Crucially, the paper made clear advisers retain responsibility for the client’s suitability when outsourcing, even if they are using a bespoke solution which is actively managed by a specialist investment manager.

If advisers are adopting a CIP from a third party, such as a DFM, the regulator states they should consider the following:

1) Terms and conditions.

2) Charges.

3) Reputation and financial standing.

4) Range of tax wrappers available.

5) Type of underlying assets which are commonly used.

6) Flexibility and whether this can be adapted to individual client needs.

7) Providers approach to undertaking due diligence on underlying investments.

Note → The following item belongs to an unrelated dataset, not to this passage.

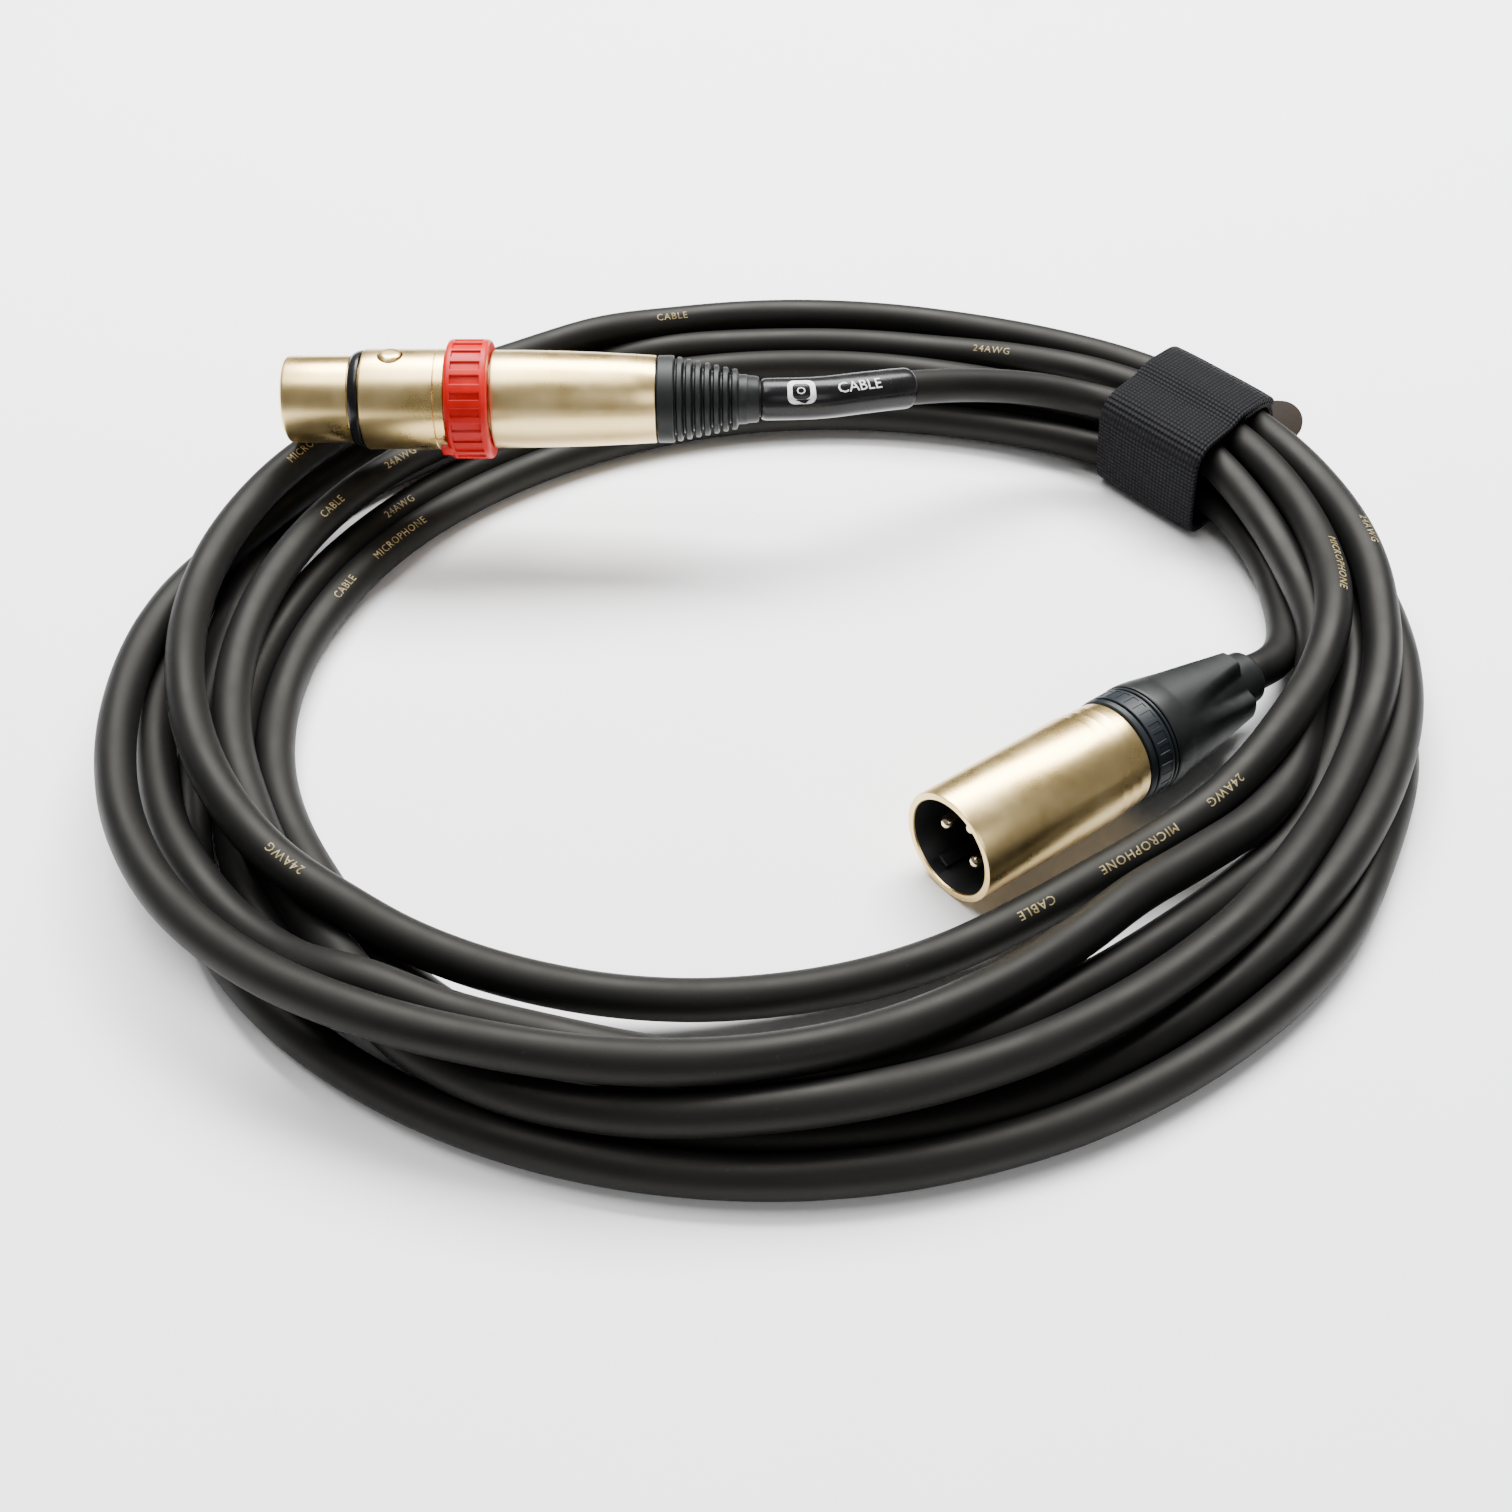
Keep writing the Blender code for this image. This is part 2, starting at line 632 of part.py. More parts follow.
def chuck(name, axis, plastic, start, radius):
    """The slotted clamp that grips the cable's jacket."""
    end = start + CHUCK_LENGTH
    profile = [
        (start, radius), (end - 0.004, radius), (end, radius - 0.0008), (end, CABLE_BORE), (start, CABLE_BORE)
    ]
    clamp = put(name, turned(name, profile, PLAIN), axis, plastic)
    bm = bmesh.new()
    slot, deep = 0.0004, start + 0.004
    box(bm, (deep, -2 * radius, -slot), (end + 0.001, 2 * radius, slot))
    cut(clamp, bm, name + "_slot")


def female_boot(axis, rubber):
    spigot = REAR_END_RADIUS - 0.00135 - GAP
    start = FEMALE_BOOT_START - 0.0086
    chuck_radius = CABLE_BORE + CHUCK_WALL
    wide = chuck_radius + GAP
    profile = [(start, spigot), (FEMALE_BOOT_START, spigot), (FEMALE_BOOT_START, REAR_END_RADIUS)]
    profile.append((COLLAR_END, REAR_END_RADIUS))
    for k in range(BOOT_RIBS):
        part = (k + 0.5) / BOOT_RIBS
        crest = REAR_END_RADIUS + (BOOT_TAIL_RADIUS + 0.0010 - REAR_END_RADIUS) * part
        x = COLLAR_END + k * BOOT_RIB_PITCH
        profile += [(x + 0.0003, crest - 0.0008), (x + 0.0008, crest), (x + BOOT_RIB_PITCH - 0.0002, crest)]
    profile += [(RIBS_END, BOOT_TAIL_RADIUS), (FEMALE_TAIL - 0.0004, BOOT_TAIL_RADIUS)]
    profile += [(FEMALE_TAIL, BOOT_TAIL_RADIUS - 0.0003), (FEMALE_TAIL, CABLE_BORE)]
    stop = start + GAP + CHUCK_LENGTH + GAP
    profile += [(stop, CABLE_BORE), (stop, wide), (start, wide)]
    put("female_boot", turned("female_boot", profile, PLAIN), axis, rubber)
    chuck("female_chuck", axis, rubber, start + GAP, chuck_radius)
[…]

In terms of the array of DFMs that an adviser must consider the FCA has indicated that the various discretionary solutions can all be appropriate, says Mark Stevens, head of intermediary services at Investec Wealth & Investment.

Mr Stevens says the regulator expects to see that a DFM enhances client outcomes but they have stressed the importance of the adviser’s role in ensuring that each portfolio is suitable.

He says: “The potential risk of ‘mapping’ the advisers risk outcomes to the portfolio mandate has been highlighted as an example of the importance of the adviser, supported by the discretionary investment management firm.

“This ensures that the client portfolio meets each client’s specific needs and requirements, together with ensuring client understanding of the investment, service, costs, etc.”

What is also important to note is that although the use of DFMs has increased by some 14 per cent since the Retail Distribution Review came into effect, according to Mr Stevens, the advisers’ role has only changed slightly when outsourcing to a DFM.

He says the adviser must always remember they cannot absolve themselves of all responsibility for the client’s investment portfolio as they now have responsibility to monitor portfolio performance and to ensure the mandate remains appropriate for the client’s circumstances.